After the Hopwood decision, Texas adopted the “10% Plan” to increase diversity at state universities. The program offered automatic admission to any Texas state university to anyone who graduated in the top 10% of a Texas high-school graduating class. Under this program, Texas was able to increase the number of minority students at state universities without violating the Constitution.
Hopwood remained law in the Fifth Circuit until 2003, when CIR’s cases against the University of Michigan’s racial preferences were decided by the Supreme Court. The outcome in that case altered the law of the Fifth Circuit by permitting the use of race to achieve diversity under narrowly tailored circumstances. After this ruling, the University of Texas implemented a new system of racial preferences designed to achieve diversity. Fisher v. University of Texas, now pending before the Supreme Court, challenges this new and expansive use of racial preferences. CIR has filed two amicus briefs urging the Supreme Court to reconsider its prior justification for the limited use of racial preferences.

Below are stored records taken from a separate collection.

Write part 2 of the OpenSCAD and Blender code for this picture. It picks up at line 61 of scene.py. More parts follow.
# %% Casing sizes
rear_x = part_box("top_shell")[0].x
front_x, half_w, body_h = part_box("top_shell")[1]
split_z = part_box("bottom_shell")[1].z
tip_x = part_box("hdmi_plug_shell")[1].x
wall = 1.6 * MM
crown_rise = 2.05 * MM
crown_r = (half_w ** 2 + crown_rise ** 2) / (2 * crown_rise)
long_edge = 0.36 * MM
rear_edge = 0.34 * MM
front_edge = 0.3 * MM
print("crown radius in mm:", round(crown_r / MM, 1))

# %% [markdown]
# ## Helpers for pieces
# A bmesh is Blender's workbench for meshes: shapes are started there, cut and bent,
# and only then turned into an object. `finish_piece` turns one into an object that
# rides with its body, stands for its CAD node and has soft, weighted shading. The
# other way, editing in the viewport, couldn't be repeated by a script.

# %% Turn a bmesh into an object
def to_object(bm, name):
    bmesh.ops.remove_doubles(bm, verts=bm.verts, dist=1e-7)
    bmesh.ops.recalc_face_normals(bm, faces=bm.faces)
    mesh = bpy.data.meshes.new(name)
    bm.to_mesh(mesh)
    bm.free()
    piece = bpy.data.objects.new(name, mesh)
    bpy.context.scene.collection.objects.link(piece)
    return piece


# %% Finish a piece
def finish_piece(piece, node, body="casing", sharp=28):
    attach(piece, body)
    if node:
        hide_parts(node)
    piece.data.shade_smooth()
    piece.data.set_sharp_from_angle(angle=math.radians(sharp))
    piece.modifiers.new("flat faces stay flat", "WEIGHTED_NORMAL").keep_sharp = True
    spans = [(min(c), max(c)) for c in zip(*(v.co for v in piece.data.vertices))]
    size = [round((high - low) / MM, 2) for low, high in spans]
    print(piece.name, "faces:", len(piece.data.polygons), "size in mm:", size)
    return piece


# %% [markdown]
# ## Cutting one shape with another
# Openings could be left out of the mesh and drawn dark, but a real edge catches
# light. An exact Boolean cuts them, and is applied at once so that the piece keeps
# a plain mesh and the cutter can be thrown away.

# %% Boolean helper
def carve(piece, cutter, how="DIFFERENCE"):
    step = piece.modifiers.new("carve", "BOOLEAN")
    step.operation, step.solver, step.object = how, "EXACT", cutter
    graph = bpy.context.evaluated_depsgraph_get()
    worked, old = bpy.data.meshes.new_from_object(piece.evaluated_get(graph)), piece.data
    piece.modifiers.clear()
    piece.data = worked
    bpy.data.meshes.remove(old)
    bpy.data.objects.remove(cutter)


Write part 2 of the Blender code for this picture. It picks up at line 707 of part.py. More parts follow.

After twenty years and several Supreme Court decisions, Hopwood is still scrutinized in law journals and taught in many Constitutional Law courses across the country. Despite being eclipsed by later decisions, it remains a historic victory. As the first clear ruling that racial preferences are outside the scope of what is constitutionally permissible, Hopwood opened the door to many of CIR’s later challenges to the government’s use of racial preferences.